In Bihar’s deeply stratified society, he entered the political realm not as a beneficiary of patronage or largesse but by unapologetically asserting his identity. As he said in an interview to HT two years ago, while his father’s generation would get slapped and abused and could do nothing about it, his generation would resist — this resistance did not bring outright change, but it created an opening.
Resistance for Paswan was simple — a space in the mainstream political structure. Power, he believed, was key to justice. And it helped that he had an instinctive smell for power, earning him the label of “mausam vaigyanik”, or weather scientist, in recent decades for his ability to read the political winds and shift strategies accordingly.
To achieve this, Paswan was committed to the constitutional and electoral route. After opposing the Emergency, in 1977, he entered the Lok Sabha for the first time — with a record margin from Hajipur. He was to return to the Lower House seven more times, and shifted just recently to the upper house. And in this period, he would ally with every political stream in India.
He was a minister in the VP Singh government, and emerged as a key champion of the implementation of the Mandal Commission recommendations. He was a minister in United Front governments in the mid-1990s, arguing for the need for a Third Front, only to be disdainful of it in later years.
He was a minister in the Atal Bihari Vajpayee government on the grounds that India needed stability before he resigned, in 2002, citing the Gujarat riots. He was a minister in the Manmohan Singh government till 2009, on the grounds of wanting to defeat communal forces. And he was a minister for the past six years in the Narendra Modi government, on the plank of “sabka saath, sabka vikas”, in what can be termed as a supremely ironical twist given why he had resigned from the Vajpayee government. But he was able to pull off all these shifts, almost seamlessly and without controversy, because he was clear-headed about what he wanted. He was ambitious and wanted to expand his power and resource base; this was possible through political authority; and this also helped his political constituency get benefits.
Paswan was careful to keep this constituency intact — be it the broader Hajipur belt in north Bihar geographically or Paswans socially.

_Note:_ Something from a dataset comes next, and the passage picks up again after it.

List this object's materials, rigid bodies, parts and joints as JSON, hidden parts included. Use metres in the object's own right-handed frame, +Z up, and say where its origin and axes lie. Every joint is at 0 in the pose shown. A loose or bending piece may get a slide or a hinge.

And so he focused on getting projects to his region, or employment for members of his community, or opposing atrocities when it became an emotive issue for Dalits. This base was not enough to win him Bihar’s chief ministership or become a pan-India Dalit leader. But it was enough to make him a key swing force in Bihar, with a loyal vote base, useful for other larger parties, which in turn allowed him to then bargain for a slice of power. In his final years, Paswan had only ambition — to establish his son, Chirag, as not just his political successor but as a leader meant to achieve even greater things than he did. He relentlessly promoted his son, be it through political introductions across the spectrum (he had friends in every party), encouraging media coverage (he was an accessible minister, giving interviews as well as off the record insights), and most recently, handing over the responsibility of the Bihar election.
But he also understood that Dalit politics itself was changing. In the same interview quoted above, where he spoke about the difference between his father’s generation and his,Paswan said: “The Chirag Paswan generation is not ready to accept it (slaps and abuses). People ask, why is there a protest on smaller issues? It’s because young Dalits want a life of respect.” At a time when the Hathras protests have shaken the BJP, his word of advice to his bigger ally on how to handle Dalit protests may seem apt too: “Work without antagonising anyone. There is lava inside — when it comes out slowly, the volcano doesn’t erupt; but if you suppress it, then it becomes an active volcano.” It was because of this recognition that Paswan persuaded the Modi government in its first term to push back against the Supreme Court verdict which was seen as diluting the atrocities act or asking it to publicise the benefits Dalits received with welfare schemes.
Paswan died just as his party, the Lok Janashakti Party, has decided to contest the Bihar elections separately — in opposition to Nitish Kumar, who is the face of the National Democratic Alliance (NDA) in the state, while remaining a part of the same alliance at the centre. While his death is sure to have an impact on Bihar elections, what many would see as the dualism of the LJP at the moment — of enjoying power while being the Opposition — is perhaps symbolic of the dualism of Paswan himself, of espousing the politics of justice while being enmeshed in the politics of power.